-- BEGIN --

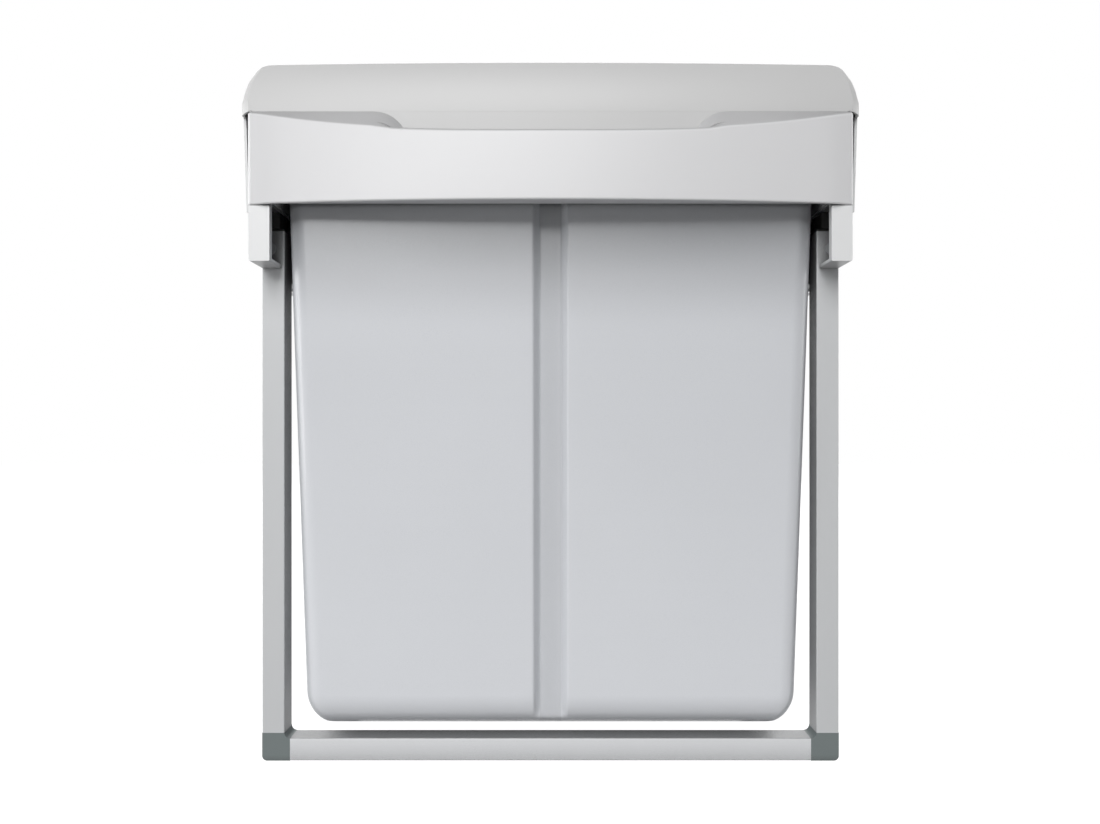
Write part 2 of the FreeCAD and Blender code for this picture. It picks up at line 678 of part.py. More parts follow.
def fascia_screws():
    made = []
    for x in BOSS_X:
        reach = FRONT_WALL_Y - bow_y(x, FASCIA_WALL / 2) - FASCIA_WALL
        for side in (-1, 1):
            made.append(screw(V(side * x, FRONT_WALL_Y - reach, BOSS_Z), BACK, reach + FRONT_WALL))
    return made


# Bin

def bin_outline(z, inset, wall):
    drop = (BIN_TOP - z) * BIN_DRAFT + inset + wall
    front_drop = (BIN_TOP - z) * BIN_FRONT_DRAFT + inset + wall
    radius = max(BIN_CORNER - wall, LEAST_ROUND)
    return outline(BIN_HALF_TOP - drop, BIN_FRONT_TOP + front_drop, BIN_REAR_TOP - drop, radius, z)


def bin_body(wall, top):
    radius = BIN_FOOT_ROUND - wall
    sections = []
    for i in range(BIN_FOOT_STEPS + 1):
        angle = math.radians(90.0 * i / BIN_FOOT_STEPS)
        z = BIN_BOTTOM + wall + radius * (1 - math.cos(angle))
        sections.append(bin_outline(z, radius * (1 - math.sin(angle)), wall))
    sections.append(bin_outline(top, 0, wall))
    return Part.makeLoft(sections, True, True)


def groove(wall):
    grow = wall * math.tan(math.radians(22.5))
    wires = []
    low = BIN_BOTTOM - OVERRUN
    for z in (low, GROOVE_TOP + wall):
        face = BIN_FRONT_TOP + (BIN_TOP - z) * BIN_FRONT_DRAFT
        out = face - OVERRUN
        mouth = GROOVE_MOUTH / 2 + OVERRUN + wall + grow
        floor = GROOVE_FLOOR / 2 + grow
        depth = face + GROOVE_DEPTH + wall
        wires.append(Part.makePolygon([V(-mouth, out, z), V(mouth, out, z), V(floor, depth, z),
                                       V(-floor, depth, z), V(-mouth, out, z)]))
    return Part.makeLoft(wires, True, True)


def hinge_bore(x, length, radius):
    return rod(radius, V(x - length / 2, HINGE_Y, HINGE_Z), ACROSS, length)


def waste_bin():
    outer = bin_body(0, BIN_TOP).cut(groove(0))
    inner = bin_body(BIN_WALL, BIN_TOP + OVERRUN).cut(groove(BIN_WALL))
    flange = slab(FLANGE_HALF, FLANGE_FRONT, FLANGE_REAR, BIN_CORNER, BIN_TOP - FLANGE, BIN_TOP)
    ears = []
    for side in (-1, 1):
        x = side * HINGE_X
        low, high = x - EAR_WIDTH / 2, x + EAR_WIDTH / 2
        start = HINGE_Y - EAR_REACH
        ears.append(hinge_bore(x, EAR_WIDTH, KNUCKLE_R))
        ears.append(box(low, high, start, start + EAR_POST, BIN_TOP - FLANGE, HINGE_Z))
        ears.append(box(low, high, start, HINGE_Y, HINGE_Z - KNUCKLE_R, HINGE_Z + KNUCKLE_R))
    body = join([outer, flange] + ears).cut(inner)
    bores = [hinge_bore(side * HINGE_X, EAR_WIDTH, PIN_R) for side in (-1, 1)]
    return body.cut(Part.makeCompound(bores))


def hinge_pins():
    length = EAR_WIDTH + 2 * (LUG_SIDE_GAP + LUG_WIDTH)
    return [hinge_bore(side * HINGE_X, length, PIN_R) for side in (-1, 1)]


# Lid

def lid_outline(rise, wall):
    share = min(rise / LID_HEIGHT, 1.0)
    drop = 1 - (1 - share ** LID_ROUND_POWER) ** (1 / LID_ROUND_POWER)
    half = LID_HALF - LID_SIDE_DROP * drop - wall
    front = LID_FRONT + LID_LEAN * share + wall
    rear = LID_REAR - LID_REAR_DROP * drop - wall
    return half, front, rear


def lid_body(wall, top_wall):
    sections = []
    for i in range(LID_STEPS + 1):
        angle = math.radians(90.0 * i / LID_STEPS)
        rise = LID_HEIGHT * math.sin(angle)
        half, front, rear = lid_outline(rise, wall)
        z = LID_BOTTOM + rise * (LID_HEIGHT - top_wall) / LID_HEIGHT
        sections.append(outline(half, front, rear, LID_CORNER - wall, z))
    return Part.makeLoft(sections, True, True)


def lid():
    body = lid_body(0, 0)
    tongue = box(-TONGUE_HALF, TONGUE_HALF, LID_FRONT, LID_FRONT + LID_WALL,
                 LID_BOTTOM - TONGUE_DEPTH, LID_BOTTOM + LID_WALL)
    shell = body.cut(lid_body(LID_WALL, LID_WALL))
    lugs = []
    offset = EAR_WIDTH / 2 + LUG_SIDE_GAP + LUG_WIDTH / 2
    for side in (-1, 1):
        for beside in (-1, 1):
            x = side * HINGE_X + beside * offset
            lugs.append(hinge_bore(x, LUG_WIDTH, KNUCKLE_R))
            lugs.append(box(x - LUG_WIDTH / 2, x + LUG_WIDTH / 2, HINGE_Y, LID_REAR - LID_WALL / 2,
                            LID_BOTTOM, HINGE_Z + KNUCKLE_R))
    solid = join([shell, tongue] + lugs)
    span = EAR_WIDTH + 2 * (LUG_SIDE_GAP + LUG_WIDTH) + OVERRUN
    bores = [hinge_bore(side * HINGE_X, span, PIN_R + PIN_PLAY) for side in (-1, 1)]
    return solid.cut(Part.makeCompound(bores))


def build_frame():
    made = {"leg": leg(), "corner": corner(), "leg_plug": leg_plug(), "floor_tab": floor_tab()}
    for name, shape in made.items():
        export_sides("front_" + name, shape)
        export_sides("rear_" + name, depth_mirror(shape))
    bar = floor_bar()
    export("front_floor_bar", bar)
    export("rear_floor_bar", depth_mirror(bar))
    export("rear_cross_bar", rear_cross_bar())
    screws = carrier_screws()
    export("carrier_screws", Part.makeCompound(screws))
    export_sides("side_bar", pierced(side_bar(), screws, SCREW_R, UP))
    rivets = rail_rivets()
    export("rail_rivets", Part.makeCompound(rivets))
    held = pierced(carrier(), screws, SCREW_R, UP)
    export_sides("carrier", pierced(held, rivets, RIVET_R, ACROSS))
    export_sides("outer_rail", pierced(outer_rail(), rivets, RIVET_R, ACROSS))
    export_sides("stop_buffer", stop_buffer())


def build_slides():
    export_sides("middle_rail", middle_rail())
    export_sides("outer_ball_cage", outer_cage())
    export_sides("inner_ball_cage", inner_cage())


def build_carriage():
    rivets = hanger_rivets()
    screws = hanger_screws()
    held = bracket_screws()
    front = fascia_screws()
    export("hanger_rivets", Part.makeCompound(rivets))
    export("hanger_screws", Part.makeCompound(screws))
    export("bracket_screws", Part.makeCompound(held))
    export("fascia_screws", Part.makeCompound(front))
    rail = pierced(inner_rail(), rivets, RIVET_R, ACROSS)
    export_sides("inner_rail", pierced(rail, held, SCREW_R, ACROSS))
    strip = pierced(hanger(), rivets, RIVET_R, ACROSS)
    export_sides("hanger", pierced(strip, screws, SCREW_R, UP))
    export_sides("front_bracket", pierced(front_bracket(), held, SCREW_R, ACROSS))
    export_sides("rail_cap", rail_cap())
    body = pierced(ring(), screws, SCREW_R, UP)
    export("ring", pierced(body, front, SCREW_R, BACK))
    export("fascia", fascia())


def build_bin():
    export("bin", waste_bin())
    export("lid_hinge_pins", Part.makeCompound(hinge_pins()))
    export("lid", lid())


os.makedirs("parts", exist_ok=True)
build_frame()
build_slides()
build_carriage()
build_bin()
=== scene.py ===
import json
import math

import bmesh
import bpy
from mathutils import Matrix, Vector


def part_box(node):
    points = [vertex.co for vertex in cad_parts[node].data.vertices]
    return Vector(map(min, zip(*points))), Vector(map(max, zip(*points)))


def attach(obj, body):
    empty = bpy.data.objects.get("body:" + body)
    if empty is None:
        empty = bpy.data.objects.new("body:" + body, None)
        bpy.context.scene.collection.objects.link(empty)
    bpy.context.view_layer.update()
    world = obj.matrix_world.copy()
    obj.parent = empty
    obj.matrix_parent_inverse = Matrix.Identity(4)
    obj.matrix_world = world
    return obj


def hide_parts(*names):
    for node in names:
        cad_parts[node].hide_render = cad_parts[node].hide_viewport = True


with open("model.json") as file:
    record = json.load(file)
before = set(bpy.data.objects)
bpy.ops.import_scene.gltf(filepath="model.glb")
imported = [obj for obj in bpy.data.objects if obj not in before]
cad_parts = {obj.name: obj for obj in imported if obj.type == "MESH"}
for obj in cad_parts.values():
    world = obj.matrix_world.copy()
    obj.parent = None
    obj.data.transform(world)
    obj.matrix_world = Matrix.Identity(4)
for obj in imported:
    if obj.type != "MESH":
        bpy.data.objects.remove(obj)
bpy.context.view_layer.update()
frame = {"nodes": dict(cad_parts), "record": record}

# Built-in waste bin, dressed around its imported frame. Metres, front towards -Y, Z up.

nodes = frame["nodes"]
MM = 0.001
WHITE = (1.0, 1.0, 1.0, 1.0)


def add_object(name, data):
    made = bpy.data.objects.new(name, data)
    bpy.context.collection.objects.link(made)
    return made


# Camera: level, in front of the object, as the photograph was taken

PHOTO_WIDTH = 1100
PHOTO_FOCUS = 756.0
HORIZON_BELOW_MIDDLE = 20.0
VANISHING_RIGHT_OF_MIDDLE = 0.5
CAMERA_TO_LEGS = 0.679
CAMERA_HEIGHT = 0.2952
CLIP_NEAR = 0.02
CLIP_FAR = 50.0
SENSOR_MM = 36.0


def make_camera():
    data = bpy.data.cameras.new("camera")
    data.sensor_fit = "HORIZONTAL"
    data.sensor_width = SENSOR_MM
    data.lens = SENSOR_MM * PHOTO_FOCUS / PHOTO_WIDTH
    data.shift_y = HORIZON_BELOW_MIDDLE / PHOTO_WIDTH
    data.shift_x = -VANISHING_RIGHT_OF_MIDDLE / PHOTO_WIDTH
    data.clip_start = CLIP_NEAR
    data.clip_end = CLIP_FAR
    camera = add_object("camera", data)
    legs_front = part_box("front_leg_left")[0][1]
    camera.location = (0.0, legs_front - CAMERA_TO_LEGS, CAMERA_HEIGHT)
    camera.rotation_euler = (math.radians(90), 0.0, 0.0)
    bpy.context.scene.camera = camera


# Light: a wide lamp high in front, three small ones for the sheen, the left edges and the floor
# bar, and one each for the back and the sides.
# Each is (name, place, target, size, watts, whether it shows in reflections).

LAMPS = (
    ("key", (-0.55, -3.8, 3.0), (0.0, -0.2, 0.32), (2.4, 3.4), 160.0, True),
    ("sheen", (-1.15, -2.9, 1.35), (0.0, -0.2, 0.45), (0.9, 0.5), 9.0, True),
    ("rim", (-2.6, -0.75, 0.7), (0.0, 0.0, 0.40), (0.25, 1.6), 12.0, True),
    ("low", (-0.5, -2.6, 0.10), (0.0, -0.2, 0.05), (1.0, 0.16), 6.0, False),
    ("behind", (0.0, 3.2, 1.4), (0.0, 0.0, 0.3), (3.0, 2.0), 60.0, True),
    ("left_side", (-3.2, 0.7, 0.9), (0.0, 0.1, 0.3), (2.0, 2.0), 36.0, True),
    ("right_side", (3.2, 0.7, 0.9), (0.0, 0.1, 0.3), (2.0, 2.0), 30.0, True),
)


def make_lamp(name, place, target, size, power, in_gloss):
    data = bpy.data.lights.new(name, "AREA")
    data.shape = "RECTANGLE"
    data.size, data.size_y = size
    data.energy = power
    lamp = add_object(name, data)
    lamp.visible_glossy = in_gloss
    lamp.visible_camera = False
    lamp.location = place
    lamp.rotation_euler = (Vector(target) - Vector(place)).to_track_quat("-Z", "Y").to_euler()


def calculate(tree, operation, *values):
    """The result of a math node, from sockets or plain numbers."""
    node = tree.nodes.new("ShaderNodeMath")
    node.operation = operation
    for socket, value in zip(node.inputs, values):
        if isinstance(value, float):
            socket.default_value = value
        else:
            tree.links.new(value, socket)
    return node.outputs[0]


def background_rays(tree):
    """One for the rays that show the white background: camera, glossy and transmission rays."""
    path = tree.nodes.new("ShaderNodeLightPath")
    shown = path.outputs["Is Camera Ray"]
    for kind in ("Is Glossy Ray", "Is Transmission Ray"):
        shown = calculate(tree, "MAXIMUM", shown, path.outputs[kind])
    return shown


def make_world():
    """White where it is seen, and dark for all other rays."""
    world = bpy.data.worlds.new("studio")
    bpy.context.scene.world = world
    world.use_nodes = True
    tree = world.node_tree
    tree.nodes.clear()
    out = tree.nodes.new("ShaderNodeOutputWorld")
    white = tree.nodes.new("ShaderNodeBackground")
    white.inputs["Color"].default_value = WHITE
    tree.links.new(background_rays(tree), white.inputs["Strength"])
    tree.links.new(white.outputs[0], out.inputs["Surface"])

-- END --

__Problem to work on__:
Exactly the lines from the line containing "body = pierced(ring(), screws, SCREW_R, UP)" to the line containing "points = [vertex.co", both included, are to be set down; no other line belongs in the answer.

__Answer in full__:
    body = pierced(ring(), screws, SCREW_R, UP)
    export("ring", pierced(body, front, SCREW_R, BACK))
    export("fascia", fascia())


def build_bin():
    export("bin", waste_bin())
    export("lid_hinge_pins", Part.makeCompound(hinge_pins()))
    export("lid", lid())


os.makedirs("parts", exist_ok=True)
build_frame()
build_slides()
build_carriage()
build_bin()
=== scene.py ===
import json
import math

import bmesh
import bpy
from mathutils import Matrix, Vector


def part_box(node):
    points = [vertex.co for vertex in cad_parts[node].data.vertices]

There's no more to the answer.